Back in the mid-eighties, I went to see a counselor for some lingering anxiety following a horrible bout with postpartum depression. I was pretty anti-drug back then, so I was surprised when, after a few sessions, she brought me across the hall to speak with a psychiatrist with whom she practiced. He wound up prescribing me Buspar, which was OK, but I seldom ever took them, as at the time, I was trying to workout my issues in non-pharmaceutical ways.
When I returned to see him a couple of months later, he asked me how it was working for me, and I told him I didn't take them very often. He evidently mistook this to mean that it wasn't very effective, because I left his office that day with a prescription for Xanax. I only ever occasionally took those for sleep, and I think the thirty he prescribed me lasted me two years.
Then, in the nineties or early 2000s, my family doctor prescribed me ativan. Once again, I seldom took them, and allowed the refill to expire without ever filling it.

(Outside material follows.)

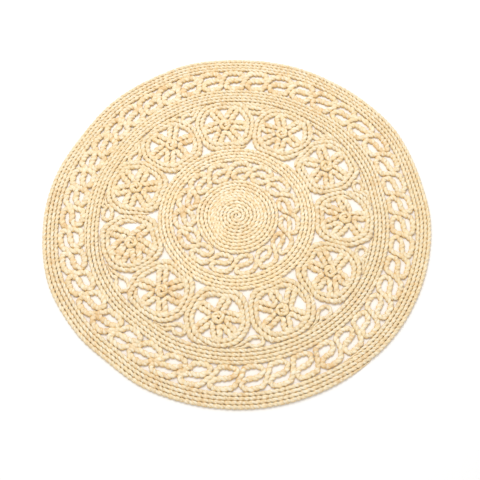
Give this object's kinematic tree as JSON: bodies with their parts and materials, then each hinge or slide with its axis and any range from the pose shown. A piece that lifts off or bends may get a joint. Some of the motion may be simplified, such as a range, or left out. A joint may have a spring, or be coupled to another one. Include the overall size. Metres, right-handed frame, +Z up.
{
  "type": "round straw rug",
  "caption": "Round openwork rug of twisted straw rope: a coiled centre, a ring of wheels between two bands, rings of scrolls, and a solid rim. Lies flat on a floor.",
  "frame": {"origin": "centre of the coiled disc's underside, on the floor", "axes": "+Z up through the rug, +Y from the centre towards wheel_1"},
  "size_m": [0.9995, 1.0028, 0.0104],
  "materials": {
    "straw": "dry twisted straw, matt"
  },
  "bodies": {
    "root": {"centre_disc": "straw", "inner_scrolls": "straw", "inner_band": "straw", "wheel_1": "straw", "wheel_2": "straw", "wheel_3": "straw", "wheel_4": "straw", "wheel_5": "straw", "wheel_6": "straw", "wheel_7": "straw", "wheel_8": "straw", "wheel_9": "straw", "wheel_10": "straw", "wheel_11": "straw", "corner_loop_1": "straw", "corner_loop_2": "straw", "corner_loop_3": "straw", "corner_loop_4": "straw", "corner_loop_5": "straw", "corner_loop_6": "straw", "corner_loop_7": "straw", "corner_loop_8": "straw", "corner_loop_9": "straw", "corner_loop_10": "straw", "corner_loop_11": "straw", "middle_band": "straw", "outer_scrolls": "straw", "outer_band": "straw"}
  },
  "joints": []
}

These days, I wish I could get some sort of benzo script, as I would definitely use them. In the intervening years, I have discovered that taking a small amount of a benzo is the means to combat the insomnia I have had all my life; I sleep like a normal person when I have them. However, I have not really pursued this,and maybe it's for the best, as it would be a bitch to become addicted to them. I mean, opiate withdrawal sucks majorly, but it isn't going to kill you. I'd be afraid of becoming physically dependent, and then finding myself unable to obtain any, and having a grand mal seizure. So, I just use benzos when they happen to fall into my hands. Sparingly and rarely.